Fortunes to be won or lost for food and drinks suppliers

Friday 23 October 2020 | Press release

The UK’s biggest 150 food and drink producers saw a return to stability in 2019 but in 2020 and the year ahead, there will be big winners and big losers

  • 2019 was expected to be a difficult year for food and drink suppliers but with Brexit delayed and a robust economy, it will be looked back on as a period of stability and solid progress, with the top 150 growing ahead of inflation at 1.9% and profit margins edging forwards to 6.1%
  • 2020 and the year ahead are full of challenges, with the impact of Covid likely to be felt into the medium-term, especially as the recession bites, along with  the looming prospect of a bumpy Brexit
  • While obstacles for suppliers are inevitable in this time, disruptions of this magnitude are catalysts for change – in the last recession (2008-10) we saw 2.4x as much share change as in stable years (2017-19)

2019 highlights

The UK food and drink sector showed steady performance in 2019, with revenue growth above inflation at 1.9% (vs. inflation at 1.0%), and profit margins edging forwards to 6.2% (vs. 6.1% in 2018). Under the surface of this, there was varied performance across the 150, with focussed privately-owned businesses and PE-backed businesses enjoying stronger growth than their peers (at 4.7% and 3.2% respectively).

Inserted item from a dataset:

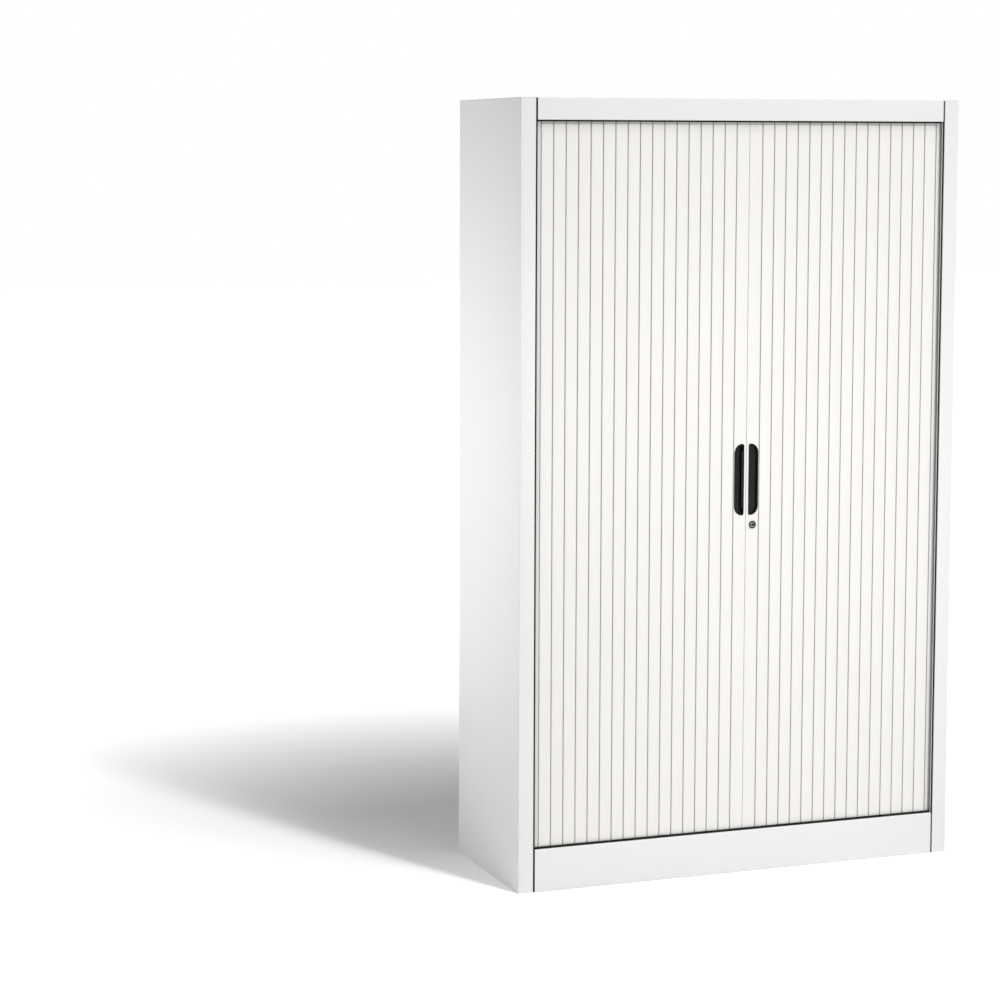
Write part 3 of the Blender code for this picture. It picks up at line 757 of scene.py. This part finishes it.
def pullRing(shape, hand, edge, inset, y, steps=12):
    # half-oval ring: a small radius beside the meeting line, an elliptic corner on the outer side
    near = shape["setback"] + inset
    far = shape["setback"] + shape["width"] - inset
    top = shape["height"] / 2 - inset
    wide = shape["cornerWidth"] - inset / 2
    tall = shape["cornerHeight"] - inset / 2
    small = shape["smallRadius"] - inset / 2
    angle = np.linspace(0, np.pi / 2, steps)
    outer = (far - wide + wide * np.cos(angle), top - tall + tall * np.sin(angle))
    angle = np.linspace(np.pi / 2, np.pi, steps // 2)
    inner = (near + small + small * np.cos(angle), top - small + small * np.sin(angle))
    upper = np.concatenate([np.stack(outer, axis=1), np.stack(inner, axis=1)])
    loop = np.concatenate([upper, upper[::-1] * (1, -1)])
    x = edge + hand * loop[:, 0]
    return np.stack([x, np.full(len(x), y), shape["level"] + loop[:, 1]], axis=1)


def buildPull(word, hand):
    # finger pull: rim rolled over the slat's face, a ledge inside it, a cup with a soft floor
    shape = pullShape
    edge = nearEdge(f"{word}_lead_slat", hand)
    face = curtainFace - shape["proud"]
    seat = curtainFace - shape["gap"]
    back = curtainFace + shape["depth"]
    floor = back - shape["wall"]
    roll = shape["rim"] / 2
    lip = arcOf((roll, face + roll * 0.7), roll, 180, 360, 9)
    rim, wall, ease = shape["rim"], shape["wall"], shape["backEase"]
    profile = [(rim + inset, floor + y) for inset, y in shape["cup"]]
    profile += [(rim + inset, face + y) for inset, y in shape["ledge"]]
    profile += [tuple(point) for point in lip[::-1]]
    profile += [(0, seat), (wall, seat), (wall, back - ease), (wall + ease, back)]
    rings = [pullRing(shape, hand, edge, inset, y) for inset, y in profile]
    made = piece(f"{word}FingerPull", loft(rings), "black_plastic", 50)

    grip, bend = gripShape, gripShape["round"]
    near, top = shape["setback"] + rim - grip["tuck"], face + grip["top"]
    end = near + grip["reach"]
    bar = np.concatenate([
        arcOf((end - bend, top + bend), bend, -90, 0, 5),
        arcOf((end - grip["noseBack"], top + grip["noseDrop"]), bend, 0, 90, 5),
        np.array([(near, top + grip["root"]), (near, top)]),
    ])
    bar[:, 0] = edge + hand * bar[:, 0]
    half = shape["height"] / 2 - shape["cornerHeight"] + grip["overrun"]
    shell = prism([bar], shape["level"] - half, shape["level"] + half)
    cut(made, [shell], "UNION")
    settle(made, f"{word}_lead", "black_plastic", f"{word}_handle")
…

On the flipside, large brands have continued to expand and improve margins, with margins now at 9.7%, the highest level since 2010.

The industry has also continued to keep capital spend at a high level in 2019, with capital expenditure at 3.6% of revenue (vs. 2.9% long-run average in 2010-17), driving automation in the face of higher labour costs and continued Brexit uncertainty.

2019s winning performers include Premier Foods and Lucozade Ribena Suntory who stood out for showing clear signs of successful turnarounds, while Lindt and Betty’s and Taylors stood out for exploiting trend-backed growth in their categories by investing and innovating where consumer interest was strongest. David Wood foods, a new entry to the 150, also emerged as a winner this year, on the back of a strategy based on acquisition and turnaround of distressed food businesses (primarily in bakery) with targeted NPD to expand into vegan.

Will Hayllar, UK Manging Partner at OC&C Strategy Consultants, comments: "While 2019 wasn’t spectacular for food and drink companies in the UK, it was relatively stable – something which has been elusive to the top 150 for quite some time. There was a real sense that companies were starting to get on with things in spite of continued pressure from labour costs and uncertainty around Brexit. I think many in the industry will look back to 2019 as the peak of a cycle ahead of the disruption to come."

2020 and the year to come

2020 has already been a tumultuous year. Covid-19 has driven huge changes across the consumer goods industry; with major channel shifts from offline to online and out of home to in-home, in the relative appeal of different categories and brands to address changed consumer need-states, in the resilience sought within supply chains, in the importance of balance sheet strength, and in thousands of operational details to enable the industry to successfully function through different stages of lockdown.

Looking forward, the uncertainty is set to continue in the year to come. Covid recovery looks set to come over an extended period, with significant pressure on consumer incomes as the recession bites. As negotiations with the EU go down to the wire, there continues to be potential for a bumpy Brexit, which could drive significant inflation due to tariffs and depreciation of the pound. Indeed, macroeconomic recovery in the UK is projected to take longer than many other developed markets.

Suppliers will continue to face challenges from multiple fronts – recessionary spending patterns, grocer emphasis on value, shifting consumer needs, continued labour challenges and Brexit driven inflation to name but a few.

Nilpesh Patel, Associate Partner at OC&C Strategy Consultants, comments: “Over the past few months suppliers have had to adapt in ways they had never conceived or planned for. While it’s true that the next year holds significant challenges for food and drink suppliers, there are opportunities for the brave and the bold. We are at a unique point in that food and drink at home is regaining relevance with consumers as their other options – holidays and eating out, for example – reduce."

"Companies focussing on aspirational but accessible products stand to do well, particularly when positioned behind key trends, such as healthy eating, scratch cooking or affordable indulgence. We know from the last recession that disruption provides a catalyst for change, creating larger than ever gaps between winners and losers. We would expect to see a similar, if not greater impact this time round."

The question is, are you positioned to be one of the winners?